Australian cryptid, Pacific cryptid

Habitat

Marine

Descriptors

Aquatic, Photographed

The Hook Island Serpent is a cryptid encountered only two or three times off the coast of Hook and Thomas Island, between the mainland and the Great Barrier Reef. The most famous witness, was in 1964 when Robert Le Serrec recently bought a motorboat and decided to camp on Hook island. While on his boat, his wife noticed a 70 foot long animal shaped like a tadpole resting on the seabed.

They took photos of the animal, which they thought was dead, and Le Serrec’s friend, De Jong, who was with them jumped into the water to film it. When De Jong got closer to it, the animal opened its mouth and started swimming towards them. Scared, he quickly swam back to the boat and the animal fled. The witnesses claimed to have seen a wound on the animal, which they guessed was from a ship's propeller in open water and took refuge in the shallow bay to recover. Le Serrec also noted that its eyes, located on the top of its head, were pale with slit-shaped pupils. It had pale stripes and had smooth skin with no fins or flippers. The location of the eyes on the top of the head indicates it is probably a carnivore that lurks on the seabed, looking upwards for prey.
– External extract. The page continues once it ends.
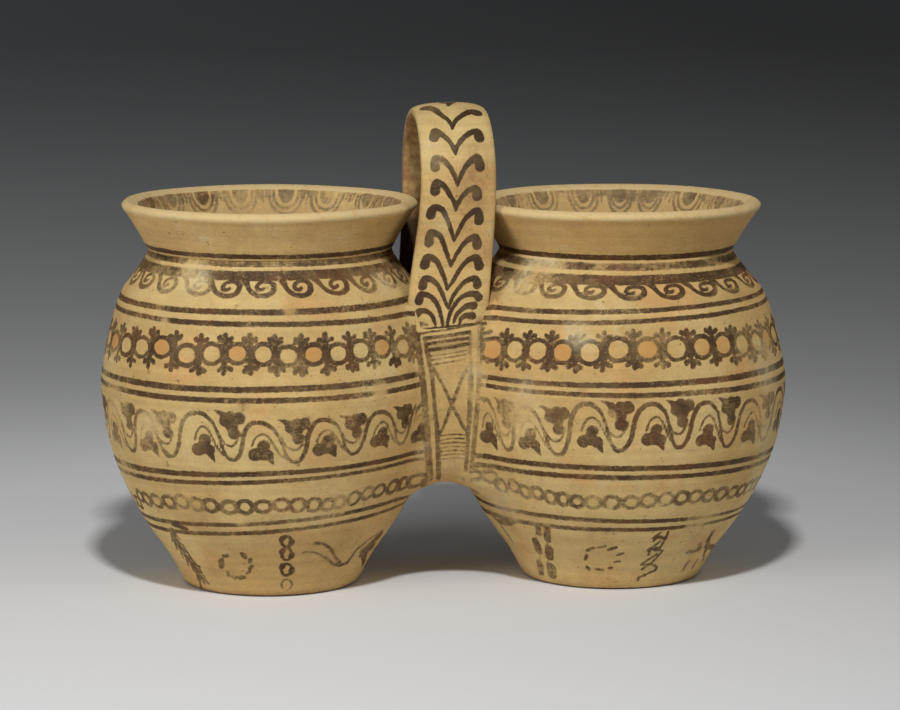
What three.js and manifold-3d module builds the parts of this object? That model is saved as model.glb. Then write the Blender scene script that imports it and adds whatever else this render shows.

Contrary to popular belief, there were other sightings of this cryptid. In 1936, Fisherman Jack Frisch and his grandson, Ted, claimed to have caught an unknown animal matching the description of the photos on his set line, albeit smaller. He killed it, planning to take it to town to show people the strange animal, but due to the heavy seas, he couldn’t. He said it has a disproportionately large snake-like head and a bull-like neck. The neck tapered to its body, which resembled that of an eel’s. Years earlier, a group of teenagers claimed to have seen a sea serpent matching the description of the earlier sightings off Thomas Island, 50 kilometres away and apart of the same archipelago, known as the Whitsunday Islands.